Oh, yes. People have tried purging repeatedly. The old version is delivered and displayed erratically - sometimes I am seeing the current version and other times the old. If you look at the history, you can see that it is still happening - https://en.wikipedia.org/w/index.php?title=Wikipedia:Administrators%27_noticeboard/Incidents&action=history

There is also discussion at Village Pump/Technical, although i don't know if it will help:
https://en.wikipedia.org/wiki/Wikipedia:Village_pump_(technical)#Discussions_disappearing_and_reappearing

Coren speculated earlier that it might be related to "new section", and when you look at the history of ANI there does seem to be something to that.

However, when it happened to me just a few minutes ago (https://en.wikipedia.org/w/index.php?title=Wikipedia%3AAdministrators%27_noticeboard%2FIncidents&diff=595354506&oldid=595351438) I had intended to edit the last section only. I can't be sure I did, because I wiped out the pre-built edit summary. But I was aware that the problem might be related to this and intended to avoid it, anyway.

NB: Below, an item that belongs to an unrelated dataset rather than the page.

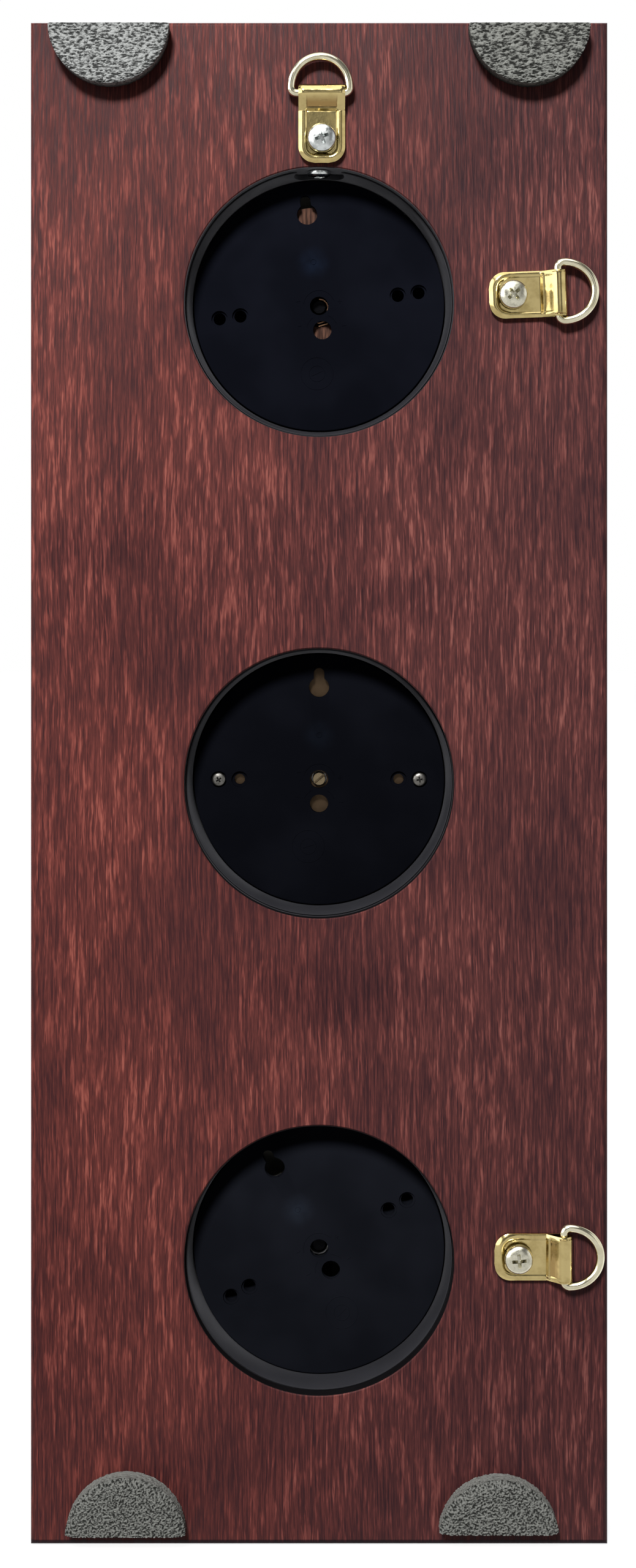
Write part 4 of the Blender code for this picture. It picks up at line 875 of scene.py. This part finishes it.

An hour ago there was a problem with esams cluster, similar to what happened on bug 54647 and then tracked on bug 56545, so the problem seems to be the same: cluster fails and we're getting cached pages, which is better than having no pages at all

This is not good.

API query: https://en.wikipedia.org/w/api.php?action=query&prop=info|revisions&rvlimit=1&format=jsonfm&pageids=2535910&servedby=1

{

"query-continue": {
    "revisions": {
        "rvcontinue": 595381322
    }
},
"servedby": "mw1192",
"query": {
    "pages": {
        "2535910": {
            "pageid": 2535910,
            "ns": 4,
            "title": "Wikipedia:Reference desk/Science",
            "contentmodel": "wikitext",
            "pagelanguage": "en",
            "touched": "2014-02-14T00:41:03Z",
            "lastrevid": 595381347,
            "counter": "",
            "length": 112194,
            "revisions": [
                {
                    "revid": 595381347,
                    "parentid": 595381322,
                    "minor": "",
                    "user": "SineBot",
                    "timestamp": "2014-02-14T00:41:03Z",
                    "comment": "Signing comment by [[Special:Contributions/68.41.73.11|68.41.73.11]] - \"/* Freezing point? */ new section\""
                }
            ]
        }
    }
}

}

The "lastrevid" field and the "revid" field in revisions should be the same. I suspect that some of the slave DBs are somehow screwed up and haven't gotten the page_latest field updared

Oops, pasted the wrong copy.

{

"query-continue": {
    "revisions": {
        "rvcontinue": 595381322
    }
},
"servedby": "mw1205",
"query": {
    "pages": {
        "2535910": {
            "pageid": 2535910,
            "ns": 4,
            "title": "Wikipedia:Reference desk/Science",
            "contentmodel": "wikitext",
            "pagelanguage": "en",
            "touched": "2014-02-14T00:41:03Z",
            "lastrevid": 594888322,
            "counter": "",
            "length": 80791,
            "revisions": [
                {
                    "revid": 595381347,
                    "parentid": 595381322,
                    "minor": "",
                    "user": "SineBot",
                    "timestamp": "2014-02-14T00:41:03Z",
                    "comment": "Signing comment by [[Special:Contributions/68.41.73.11|68.41.73.11]] - \"/* Freezing point? */ new section\""
                }
            ]
        }
    }
}

}

More data:

anomie@terbium:/usr/local/apache/common-local$ for db in 'db1055' 'db1043' 'db1037' 'db1049' 'db1051' 'db1056'; do echo $db; echo -e 'select page_latest from page where page_id=2535910;' | mwscript sql.php --wiki=enwiki --slave=$db; done
db1055
stdClass Object
(

[page_latest] => 595381347

)
db1043
stdClass Object
(

[page_latest] => 595381347

)
db1037
stdClass Object
(

[page_latest] => 595381347

)
db1049
stdClass Object
(

[page_latest] => 595381347

)
db1051
stdClass Object
(

[page_latest] => 595381347

)
db1056
stdClass Object
(

[page_latest] => 594888322

)

So db1056 seems out of sync somehow.

Change 113322 had a related patch set uploaded by Springle:
depol db1056 for pt-table-sync checks bug 61319

https://gerrit.wikimedia.org/r/113322

Change 113322 merged by jenkins-bot:
depol db1056 for pt-table-sync checks bug 61319

https://gerrit.wikimedia.org/r/113322

db1056 has been depooled for a sync check, and the remaining slaves will get the same treatment in rotation jic.

db1056 was demoted from master a couple weeks ago, backed up and then eventually rebuilt from another unpooled s1 slave, db1050. It's possible the original problem lies on that box.

Sean: Anything left to do / investigate here or can this be closed as FIXED?

Sean: Anything left to do / investigate here or can this be closed as FIXED?